Lately in the literature, lifestyle medicine has been mentioned as an effective practice that influences our overall health and risk of diseases in general. Many of the  leading causes of death in developed countries have been referred to as chronic diseases and ways to prevent these diseases is to practice a “healthy lifestyle”. But what does that exactly mean? Some research has suggested that our susceptibility to Covid-19 may even be altered by our lifestyles, obesity being named a risk factor.

In 1999, a Harvard-trained cardiologist, James E. Rippe published a textbook entitled Lifestyle Medicine in which he expressed his hope for a “new emphasis in medicine related to the links between daily behaviors and outcomes”. The idea slowly took root. In 2006, Loma Linda University School of Medicine, a Seventh Day Adventist institution in California, debuted the country’s first lifestyle medicine education program. A few years later the School of Medicine Greenville at the University of South Carolina went a step further, integrating lifestyle medicine into every facet of the curriculum and requiring prospective physicians in medical schools to spend 50 hours over two years covering the ways in which diet, nutrition and exercise impact the various organs and systems. Several other medical school programs have followed, that have been dedicated to the principals that healthy food, rich in nutrients, healthy fats, and lean protein, can be a potent weapon in the doctor’s bag.”
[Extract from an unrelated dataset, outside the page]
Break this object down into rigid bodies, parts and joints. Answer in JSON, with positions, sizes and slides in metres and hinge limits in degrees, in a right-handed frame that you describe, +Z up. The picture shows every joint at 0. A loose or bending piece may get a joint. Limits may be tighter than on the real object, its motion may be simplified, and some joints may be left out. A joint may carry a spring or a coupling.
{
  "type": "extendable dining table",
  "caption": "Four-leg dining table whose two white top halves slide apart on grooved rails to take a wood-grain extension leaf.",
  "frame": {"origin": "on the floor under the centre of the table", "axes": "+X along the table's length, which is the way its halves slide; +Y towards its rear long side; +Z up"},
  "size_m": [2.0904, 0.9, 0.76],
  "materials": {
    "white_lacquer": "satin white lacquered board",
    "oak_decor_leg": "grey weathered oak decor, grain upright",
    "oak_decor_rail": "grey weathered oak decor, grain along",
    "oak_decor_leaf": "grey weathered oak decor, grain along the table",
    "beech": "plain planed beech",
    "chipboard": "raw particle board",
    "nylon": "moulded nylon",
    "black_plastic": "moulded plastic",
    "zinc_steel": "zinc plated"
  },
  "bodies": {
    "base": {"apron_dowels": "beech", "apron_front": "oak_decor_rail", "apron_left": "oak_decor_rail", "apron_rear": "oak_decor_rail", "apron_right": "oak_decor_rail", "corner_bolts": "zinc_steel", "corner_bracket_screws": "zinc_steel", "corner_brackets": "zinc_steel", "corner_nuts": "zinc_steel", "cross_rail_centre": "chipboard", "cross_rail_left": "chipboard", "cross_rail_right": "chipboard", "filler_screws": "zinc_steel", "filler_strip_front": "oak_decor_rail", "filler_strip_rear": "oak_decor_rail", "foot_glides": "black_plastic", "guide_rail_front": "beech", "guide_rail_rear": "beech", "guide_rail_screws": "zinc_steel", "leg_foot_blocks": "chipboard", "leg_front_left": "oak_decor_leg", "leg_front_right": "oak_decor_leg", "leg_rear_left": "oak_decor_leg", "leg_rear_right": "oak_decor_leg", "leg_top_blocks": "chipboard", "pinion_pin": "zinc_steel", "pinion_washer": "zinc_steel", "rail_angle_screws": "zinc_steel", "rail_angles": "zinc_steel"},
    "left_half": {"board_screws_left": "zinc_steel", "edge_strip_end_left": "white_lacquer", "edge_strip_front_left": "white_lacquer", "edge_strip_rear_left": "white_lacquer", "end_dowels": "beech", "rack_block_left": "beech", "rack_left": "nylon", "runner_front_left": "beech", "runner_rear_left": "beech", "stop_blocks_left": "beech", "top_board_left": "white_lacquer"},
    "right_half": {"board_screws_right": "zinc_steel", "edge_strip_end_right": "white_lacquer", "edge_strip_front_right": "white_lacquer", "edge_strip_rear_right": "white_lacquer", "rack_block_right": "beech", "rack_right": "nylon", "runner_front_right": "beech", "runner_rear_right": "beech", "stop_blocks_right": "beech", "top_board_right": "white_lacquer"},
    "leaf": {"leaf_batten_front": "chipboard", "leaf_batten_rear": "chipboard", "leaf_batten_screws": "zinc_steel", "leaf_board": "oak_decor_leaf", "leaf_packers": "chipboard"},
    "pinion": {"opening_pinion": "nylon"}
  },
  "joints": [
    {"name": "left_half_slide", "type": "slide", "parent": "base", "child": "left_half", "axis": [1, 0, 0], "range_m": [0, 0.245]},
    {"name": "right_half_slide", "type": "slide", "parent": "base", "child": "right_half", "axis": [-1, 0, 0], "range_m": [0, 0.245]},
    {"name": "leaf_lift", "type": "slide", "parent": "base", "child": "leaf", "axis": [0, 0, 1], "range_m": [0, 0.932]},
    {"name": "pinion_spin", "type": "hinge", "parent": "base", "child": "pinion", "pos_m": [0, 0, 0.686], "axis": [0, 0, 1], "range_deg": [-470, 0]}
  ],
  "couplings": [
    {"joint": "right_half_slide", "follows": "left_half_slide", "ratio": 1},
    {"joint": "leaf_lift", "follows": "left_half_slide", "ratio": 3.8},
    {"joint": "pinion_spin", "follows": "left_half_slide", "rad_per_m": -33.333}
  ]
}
“How much a role does nutrition play in health? “It is the thing, says Jennifer Trilik , an associate professor at USC Greenville who directs the schools lifestyle medicine program. “if we’re talking about obesity, cardiovascular disease,  cancer, there’s so much evidence that saturated fat and trans-fat cause chronic inflammation, damaged the DNA and create growths in an adult body that shouldn’t be there. On the other hand, apples and blueberries have so many healthy antioxidants. We were made to eat whole foods and plant based foods, not processed ones out of a bag.